═════ MATERIAL FOR THIS TASK ═════

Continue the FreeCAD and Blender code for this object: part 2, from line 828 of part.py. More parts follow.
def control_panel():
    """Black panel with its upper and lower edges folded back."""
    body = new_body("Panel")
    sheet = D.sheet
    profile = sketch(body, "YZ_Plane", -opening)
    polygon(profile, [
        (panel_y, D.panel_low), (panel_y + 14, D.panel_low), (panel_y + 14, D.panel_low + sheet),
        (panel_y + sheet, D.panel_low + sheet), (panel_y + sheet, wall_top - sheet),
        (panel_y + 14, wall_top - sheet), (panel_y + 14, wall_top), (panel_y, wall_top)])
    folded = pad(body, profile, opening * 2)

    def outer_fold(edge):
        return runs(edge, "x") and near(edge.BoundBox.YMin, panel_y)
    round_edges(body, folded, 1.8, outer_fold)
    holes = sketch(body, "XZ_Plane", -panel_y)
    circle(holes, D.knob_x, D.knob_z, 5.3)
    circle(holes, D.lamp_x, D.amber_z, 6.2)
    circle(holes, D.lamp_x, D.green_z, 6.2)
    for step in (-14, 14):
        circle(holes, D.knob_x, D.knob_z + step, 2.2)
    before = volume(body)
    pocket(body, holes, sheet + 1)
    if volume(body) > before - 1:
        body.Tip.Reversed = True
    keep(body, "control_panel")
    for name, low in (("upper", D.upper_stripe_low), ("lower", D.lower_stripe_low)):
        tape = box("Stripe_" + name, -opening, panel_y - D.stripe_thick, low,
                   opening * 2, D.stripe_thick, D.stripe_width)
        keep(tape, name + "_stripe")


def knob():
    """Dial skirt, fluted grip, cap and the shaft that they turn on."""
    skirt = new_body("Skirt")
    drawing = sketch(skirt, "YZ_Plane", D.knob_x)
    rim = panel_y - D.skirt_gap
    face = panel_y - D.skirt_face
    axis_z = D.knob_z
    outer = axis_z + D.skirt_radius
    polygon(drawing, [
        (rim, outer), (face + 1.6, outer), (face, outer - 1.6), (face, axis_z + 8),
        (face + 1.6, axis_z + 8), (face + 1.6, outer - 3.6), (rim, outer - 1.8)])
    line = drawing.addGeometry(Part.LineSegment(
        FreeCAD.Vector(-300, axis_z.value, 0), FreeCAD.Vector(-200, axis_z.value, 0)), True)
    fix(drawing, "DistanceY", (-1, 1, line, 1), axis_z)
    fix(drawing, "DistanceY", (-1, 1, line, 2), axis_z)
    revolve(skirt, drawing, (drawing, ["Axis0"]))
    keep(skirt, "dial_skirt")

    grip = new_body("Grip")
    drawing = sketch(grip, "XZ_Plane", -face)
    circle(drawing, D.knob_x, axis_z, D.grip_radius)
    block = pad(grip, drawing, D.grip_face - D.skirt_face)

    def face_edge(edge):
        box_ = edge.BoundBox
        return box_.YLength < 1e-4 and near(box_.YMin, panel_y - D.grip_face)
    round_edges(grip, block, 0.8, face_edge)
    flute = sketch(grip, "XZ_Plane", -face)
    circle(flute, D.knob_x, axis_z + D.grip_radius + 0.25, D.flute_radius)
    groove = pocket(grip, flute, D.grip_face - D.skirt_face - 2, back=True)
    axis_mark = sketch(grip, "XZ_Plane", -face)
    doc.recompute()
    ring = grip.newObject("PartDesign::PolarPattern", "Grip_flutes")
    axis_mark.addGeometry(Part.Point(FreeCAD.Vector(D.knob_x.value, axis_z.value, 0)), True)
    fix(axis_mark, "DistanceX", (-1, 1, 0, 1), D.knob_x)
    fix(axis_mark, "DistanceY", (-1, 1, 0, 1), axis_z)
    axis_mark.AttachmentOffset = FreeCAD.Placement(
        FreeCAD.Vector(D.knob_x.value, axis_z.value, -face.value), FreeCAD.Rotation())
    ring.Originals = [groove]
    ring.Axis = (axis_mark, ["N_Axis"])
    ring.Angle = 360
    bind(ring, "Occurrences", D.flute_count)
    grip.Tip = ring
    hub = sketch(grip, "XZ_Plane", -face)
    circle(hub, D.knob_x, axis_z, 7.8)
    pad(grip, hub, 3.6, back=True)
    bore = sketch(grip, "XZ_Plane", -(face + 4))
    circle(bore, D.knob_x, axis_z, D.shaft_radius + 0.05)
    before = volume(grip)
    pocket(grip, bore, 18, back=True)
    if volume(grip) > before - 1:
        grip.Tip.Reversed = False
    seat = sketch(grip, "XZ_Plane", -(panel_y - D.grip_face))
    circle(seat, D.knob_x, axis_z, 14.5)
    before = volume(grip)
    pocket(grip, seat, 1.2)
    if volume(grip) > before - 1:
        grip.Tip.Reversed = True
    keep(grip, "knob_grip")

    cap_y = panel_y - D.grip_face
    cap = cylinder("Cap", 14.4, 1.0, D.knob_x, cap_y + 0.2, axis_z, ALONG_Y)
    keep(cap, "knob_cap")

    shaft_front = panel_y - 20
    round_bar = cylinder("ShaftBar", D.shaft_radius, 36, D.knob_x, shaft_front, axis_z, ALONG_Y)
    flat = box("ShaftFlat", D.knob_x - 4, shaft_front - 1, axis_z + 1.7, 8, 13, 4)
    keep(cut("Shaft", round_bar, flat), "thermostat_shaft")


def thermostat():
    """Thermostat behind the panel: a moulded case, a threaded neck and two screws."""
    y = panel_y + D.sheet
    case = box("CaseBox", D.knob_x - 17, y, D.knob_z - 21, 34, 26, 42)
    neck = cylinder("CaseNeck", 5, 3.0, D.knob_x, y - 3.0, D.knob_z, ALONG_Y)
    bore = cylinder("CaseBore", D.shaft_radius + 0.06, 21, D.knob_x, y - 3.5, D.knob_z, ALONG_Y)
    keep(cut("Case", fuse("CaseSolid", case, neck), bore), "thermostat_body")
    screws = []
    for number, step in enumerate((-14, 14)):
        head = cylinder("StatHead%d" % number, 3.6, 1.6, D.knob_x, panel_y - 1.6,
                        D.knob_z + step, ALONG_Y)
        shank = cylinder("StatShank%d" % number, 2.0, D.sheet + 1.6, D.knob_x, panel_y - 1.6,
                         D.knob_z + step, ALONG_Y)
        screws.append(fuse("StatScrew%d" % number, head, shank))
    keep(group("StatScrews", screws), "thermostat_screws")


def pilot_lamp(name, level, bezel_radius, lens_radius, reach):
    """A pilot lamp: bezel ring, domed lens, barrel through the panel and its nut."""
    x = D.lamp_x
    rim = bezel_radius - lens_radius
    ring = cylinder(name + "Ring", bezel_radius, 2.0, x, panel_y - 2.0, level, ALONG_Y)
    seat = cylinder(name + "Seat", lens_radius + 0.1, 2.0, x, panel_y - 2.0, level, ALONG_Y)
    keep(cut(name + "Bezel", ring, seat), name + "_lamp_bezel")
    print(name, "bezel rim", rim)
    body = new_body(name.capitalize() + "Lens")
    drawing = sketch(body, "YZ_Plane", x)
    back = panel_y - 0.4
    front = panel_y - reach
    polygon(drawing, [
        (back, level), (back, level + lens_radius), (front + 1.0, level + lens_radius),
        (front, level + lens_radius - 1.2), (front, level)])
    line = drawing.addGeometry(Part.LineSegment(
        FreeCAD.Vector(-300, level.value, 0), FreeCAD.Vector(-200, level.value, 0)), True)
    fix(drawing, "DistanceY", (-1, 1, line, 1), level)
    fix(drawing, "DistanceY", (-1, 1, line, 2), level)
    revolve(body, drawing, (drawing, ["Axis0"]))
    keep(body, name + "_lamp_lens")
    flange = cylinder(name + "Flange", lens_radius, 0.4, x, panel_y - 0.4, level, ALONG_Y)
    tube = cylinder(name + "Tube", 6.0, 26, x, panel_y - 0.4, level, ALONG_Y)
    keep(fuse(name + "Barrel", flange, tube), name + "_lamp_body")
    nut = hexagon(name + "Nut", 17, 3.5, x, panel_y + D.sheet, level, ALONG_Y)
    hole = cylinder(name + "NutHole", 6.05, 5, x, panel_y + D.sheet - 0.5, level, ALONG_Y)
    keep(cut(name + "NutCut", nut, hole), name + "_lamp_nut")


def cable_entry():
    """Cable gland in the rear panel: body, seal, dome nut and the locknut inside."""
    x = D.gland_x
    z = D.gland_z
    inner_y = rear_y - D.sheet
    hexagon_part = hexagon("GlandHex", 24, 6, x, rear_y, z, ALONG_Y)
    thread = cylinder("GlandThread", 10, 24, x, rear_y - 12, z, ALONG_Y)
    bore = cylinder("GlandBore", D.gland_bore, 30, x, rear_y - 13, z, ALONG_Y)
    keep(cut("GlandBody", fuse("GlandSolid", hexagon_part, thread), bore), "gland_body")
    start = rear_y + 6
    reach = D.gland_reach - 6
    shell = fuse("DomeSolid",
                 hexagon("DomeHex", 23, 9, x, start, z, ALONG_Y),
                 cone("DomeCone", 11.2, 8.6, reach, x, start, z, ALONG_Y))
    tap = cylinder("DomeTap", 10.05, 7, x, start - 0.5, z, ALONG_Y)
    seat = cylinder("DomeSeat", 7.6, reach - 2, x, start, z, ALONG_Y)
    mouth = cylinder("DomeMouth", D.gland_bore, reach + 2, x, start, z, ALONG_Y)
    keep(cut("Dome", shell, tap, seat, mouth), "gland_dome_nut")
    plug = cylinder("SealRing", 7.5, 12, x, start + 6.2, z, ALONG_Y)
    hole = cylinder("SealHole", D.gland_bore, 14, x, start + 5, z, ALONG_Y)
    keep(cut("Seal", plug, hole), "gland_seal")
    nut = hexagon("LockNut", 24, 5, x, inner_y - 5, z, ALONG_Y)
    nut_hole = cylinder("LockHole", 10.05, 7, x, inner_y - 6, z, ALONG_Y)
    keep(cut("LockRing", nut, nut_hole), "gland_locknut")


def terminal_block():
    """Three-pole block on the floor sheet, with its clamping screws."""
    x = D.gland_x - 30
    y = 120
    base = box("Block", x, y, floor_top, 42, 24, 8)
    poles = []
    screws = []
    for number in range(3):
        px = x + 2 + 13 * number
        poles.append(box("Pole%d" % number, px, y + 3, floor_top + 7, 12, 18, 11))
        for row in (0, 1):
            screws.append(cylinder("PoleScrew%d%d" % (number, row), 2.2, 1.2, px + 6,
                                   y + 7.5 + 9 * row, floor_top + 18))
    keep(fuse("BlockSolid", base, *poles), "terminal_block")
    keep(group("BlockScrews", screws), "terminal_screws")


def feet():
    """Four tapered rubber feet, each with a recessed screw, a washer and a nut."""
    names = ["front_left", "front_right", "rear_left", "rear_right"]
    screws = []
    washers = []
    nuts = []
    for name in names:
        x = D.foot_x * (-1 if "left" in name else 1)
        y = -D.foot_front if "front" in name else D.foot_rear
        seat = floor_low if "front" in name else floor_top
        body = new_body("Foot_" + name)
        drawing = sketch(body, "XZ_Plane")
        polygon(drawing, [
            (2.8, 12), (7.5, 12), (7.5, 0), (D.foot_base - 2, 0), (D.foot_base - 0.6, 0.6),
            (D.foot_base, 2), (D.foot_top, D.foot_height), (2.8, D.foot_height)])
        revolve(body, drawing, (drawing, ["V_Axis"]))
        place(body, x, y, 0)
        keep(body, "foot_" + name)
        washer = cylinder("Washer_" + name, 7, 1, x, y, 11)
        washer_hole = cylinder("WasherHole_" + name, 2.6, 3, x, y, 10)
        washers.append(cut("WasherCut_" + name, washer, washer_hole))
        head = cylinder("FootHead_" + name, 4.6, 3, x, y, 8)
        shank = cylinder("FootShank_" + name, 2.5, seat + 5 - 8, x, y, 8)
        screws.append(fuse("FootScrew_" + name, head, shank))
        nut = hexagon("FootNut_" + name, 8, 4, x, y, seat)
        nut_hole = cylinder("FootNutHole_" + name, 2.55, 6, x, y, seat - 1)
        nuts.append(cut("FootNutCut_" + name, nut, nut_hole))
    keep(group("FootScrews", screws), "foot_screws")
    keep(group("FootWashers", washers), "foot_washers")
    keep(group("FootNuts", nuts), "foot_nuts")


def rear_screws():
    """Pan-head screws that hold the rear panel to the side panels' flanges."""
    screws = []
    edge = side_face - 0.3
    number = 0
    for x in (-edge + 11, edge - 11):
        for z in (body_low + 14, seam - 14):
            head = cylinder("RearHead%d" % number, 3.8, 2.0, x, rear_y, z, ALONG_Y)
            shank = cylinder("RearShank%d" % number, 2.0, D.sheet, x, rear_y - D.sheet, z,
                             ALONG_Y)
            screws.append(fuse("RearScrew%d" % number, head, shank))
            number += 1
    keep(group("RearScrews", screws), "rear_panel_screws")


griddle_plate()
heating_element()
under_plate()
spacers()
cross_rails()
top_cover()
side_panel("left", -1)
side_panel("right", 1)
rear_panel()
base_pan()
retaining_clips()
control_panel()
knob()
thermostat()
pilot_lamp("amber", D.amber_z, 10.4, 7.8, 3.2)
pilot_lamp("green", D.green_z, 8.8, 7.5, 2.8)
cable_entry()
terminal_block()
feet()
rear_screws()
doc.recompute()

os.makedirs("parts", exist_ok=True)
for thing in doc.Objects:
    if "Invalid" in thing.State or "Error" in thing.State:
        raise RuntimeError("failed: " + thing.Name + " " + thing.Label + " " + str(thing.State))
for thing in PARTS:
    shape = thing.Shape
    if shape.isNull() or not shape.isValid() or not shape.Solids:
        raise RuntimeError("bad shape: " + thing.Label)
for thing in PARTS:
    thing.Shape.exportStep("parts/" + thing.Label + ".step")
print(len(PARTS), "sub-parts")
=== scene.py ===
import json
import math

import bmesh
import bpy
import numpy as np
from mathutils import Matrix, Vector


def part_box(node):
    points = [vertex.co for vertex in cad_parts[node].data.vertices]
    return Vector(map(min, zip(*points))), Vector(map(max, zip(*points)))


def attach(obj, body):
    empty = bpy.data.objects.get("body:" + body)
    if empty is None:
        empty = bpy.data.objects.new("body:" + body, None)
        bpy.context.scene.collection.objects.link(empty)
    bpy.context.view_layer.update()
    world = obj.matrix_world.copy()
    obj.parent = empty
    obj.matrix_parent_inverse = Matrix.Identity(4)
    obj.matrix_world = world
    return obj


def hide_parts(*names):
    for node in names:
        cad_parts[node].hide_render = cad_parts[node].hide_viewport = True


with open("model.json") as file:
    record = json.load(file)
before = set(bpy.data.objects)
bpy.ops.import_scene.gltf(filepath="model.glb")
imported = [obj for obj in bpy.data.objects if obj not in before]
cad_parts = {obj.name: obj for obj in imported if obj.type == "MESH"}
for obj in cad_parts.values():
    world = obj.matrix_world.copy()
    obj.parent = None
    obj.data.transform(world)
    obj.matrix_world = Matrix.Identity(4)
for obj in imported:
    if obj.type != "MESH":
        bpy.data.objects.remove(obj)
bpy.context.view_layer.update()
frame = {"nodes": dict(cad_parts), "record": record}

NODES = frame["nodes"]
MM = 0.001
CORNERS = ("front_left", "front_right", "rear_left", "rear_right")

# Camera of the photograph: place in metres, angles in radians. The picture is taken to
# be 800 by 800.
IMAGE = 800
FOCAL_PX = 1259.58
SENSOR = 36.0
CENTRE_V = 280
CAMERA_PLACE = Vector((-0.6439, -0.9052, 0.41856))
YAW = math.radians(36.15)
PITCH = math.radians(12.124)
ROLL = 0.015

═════
═════ MATERIAL FOR THIS TASK ═════

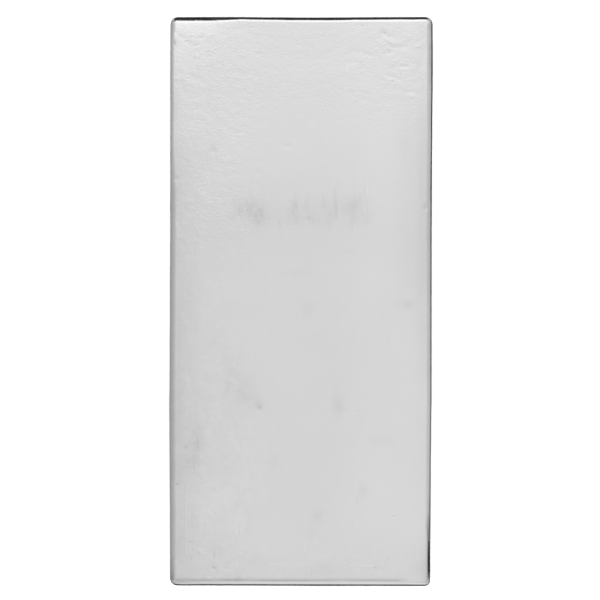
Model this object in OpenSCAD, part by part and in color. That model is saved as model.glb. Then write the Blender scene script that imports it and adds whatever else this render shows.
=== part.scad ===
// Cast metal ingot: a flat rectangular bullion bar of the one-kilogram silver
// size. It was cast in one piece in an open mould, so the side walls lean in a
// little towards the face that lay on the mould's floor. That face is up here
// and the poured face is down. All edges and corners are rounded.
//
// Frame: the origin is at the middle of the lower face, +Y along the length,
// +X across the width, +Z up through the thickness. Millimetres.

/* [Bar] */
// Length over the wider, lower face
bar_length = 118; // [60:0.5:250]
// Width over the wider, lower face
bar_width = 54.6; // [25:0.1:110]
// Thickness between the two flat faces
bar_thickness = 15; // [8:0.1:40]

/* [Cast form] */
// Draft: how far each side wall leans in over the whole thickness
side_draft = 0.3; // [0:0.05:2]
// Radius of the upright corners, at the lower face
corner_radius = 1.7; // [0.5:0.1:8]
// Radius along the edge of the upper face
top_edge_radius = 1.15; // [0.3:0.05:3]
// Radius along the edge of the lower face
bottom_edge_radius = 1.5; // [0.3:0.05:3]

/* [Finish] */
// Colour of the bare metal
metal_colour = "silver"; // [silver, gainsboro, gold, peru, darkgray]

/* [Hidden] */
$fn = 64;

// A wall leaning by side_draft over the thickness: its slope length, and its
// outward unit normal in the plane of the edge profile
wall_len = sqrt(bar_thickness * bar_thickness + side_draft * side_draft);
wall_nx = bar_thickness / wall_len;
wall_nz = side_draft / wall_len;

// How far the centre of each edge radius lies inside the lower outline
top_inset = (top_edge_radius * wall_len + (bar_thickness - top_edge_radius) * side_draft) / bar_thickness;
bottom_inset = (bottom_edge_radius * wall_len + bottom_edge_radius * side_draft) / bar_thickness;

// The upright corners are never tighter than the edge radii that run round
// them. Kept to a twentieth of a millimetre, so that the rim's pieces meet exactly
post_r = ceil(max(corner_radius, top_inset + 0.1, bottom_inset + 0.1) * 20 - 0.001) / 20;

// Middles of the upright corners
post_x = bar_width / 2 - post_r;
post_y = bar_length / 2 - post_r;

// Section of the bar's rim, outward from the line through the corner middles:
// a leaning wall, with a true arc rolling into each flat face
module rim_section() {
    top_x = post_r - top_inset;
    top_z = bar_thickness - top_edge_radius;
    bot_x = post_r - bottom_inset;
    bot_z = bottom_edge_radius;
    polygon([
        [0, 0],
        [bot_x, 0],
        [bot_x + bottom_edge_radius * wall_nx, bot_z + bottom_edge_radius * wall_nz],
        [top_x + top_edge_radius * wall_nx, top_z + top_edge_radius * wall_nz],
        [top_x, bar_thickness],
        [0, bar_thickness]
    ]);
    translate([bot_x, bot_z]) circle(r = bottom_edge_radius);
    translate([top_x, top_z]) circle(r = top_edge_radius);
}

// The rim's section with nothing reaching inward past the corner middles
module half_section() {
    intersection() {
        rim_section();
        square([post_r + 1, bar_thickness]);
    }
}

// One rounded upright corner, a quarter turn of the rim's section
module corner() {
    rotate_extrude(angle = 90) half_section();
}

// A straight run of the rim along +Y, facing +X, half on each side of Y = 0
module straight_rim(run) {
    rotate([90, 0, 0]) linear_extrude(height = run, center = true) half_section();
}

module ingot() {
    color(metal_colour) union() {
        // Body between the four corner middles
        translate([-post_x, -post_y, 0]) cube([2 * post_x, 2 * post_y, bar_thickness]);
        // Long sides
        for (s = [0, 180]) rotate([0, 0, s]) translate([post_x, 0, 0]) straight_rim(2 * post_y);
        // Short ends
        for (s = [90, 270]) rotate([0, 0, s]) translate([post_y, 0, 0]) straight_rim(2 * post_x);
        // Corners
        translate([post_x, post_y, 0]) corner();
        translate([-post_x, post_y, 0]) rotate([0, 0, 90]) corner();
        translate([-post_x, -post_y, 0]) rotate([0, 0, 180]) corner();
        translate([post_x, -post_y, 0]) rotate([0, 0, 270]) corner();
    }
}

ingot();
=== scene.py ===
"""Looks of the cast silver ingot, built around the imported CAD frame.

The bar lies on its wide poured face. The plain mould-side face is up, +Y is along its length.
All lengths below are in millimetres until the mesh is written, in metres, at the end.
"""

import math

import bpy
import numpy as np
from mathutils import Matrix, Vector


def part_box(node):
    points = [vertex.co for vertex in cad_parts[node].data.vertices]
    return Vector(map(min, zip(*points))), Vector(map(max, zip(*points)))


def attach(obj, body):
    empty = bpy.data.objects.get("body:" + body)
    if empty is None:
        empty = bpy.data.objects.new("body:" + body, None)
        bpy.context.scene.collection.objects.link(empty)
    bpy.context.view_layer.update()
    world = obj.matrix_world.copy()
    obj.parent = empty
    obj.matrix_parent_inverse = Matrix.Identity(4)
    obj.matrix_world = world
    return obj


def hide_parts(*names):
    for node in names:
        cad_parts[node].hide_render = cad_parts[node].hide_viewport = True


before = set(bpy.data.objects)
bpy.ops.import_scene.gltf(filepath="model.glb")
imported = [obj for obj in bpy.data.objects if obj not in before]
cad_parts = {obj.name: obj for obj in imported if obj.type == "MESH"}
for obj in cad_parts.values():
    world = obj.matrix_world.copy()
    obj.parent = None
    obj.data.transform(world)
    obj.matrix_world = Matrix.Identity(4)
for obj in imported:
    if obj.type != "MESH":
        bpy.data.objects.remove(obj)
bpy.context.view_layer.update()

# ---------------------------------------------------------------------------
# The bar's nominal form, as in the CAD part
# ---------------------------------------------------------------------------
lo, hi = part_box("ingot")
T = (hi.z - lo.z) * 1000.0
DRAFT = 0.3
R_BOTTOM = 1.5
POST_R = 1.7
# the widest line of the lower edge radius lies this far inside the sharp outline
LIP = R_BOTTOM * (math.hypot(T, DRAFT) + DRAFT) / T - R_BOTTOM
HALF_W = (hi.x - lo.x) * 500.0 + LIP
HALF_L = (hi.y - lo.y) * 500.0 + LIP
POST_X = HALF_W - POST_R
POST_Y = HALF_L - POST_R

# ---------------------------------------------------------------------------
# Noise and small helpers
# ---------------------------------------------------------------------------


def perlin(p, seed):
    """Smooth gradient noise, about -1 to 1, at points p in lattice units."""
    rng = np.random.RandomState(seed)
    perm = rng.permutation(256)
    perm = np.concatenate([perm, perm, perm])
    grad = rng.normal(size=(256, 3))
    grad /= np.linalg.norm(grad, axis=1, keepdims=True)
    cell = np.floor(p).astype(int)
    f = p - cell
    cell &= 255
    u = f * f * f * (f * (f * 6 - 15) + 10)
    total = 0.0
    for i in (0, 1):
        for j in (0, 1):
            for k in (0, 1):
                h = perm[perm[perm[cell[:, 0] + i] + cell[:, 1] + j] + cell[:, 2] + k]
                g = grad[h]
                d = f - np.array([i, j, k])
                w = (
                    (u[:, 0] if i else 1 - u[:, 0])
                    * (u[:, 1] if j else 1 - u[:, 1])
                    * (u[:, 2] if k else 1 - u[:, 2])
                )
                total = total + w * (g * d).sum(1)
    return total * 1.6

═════

- TASK TO CARRY OUT:
In the listing above, locate the line containing "Model this object" and the line containing "bar_thickness = 15; // [8:0.1:40]". Transcribe those two lines and everything between them, exactly as written.

- WORKED ANSWER:
Model this object in OpenSCAD, part by part and in color. That model is saved as model.glb. Then write the Blender scene script that imports it and adds whatever else this render shows.
=== part.scad ===
// Cast metal ingot: a flat rectangular bullion bar of the one-kilogram silver
// size. It was cast in one piece in an open mould, so the side walls lean in a
// little towards the face that lay on the mould's floor. That face is up here
// and the poured face is down. All edges and corners are rounded.
//
// Frame: the origin is at the middle of the lower face, +Y along the length,
// +X across the width, +Z up through the thickness. Millimetres.

/* [Bar] */
// Length over the wider, lower face
bar_length = 118; // [60:0.5:250]
// Width over the wider, lower face
bar_width = 54.6; // [25:0.1:110]
// Thickness between the two flat faces
bar_thickness = 15; // [8:0.1:40]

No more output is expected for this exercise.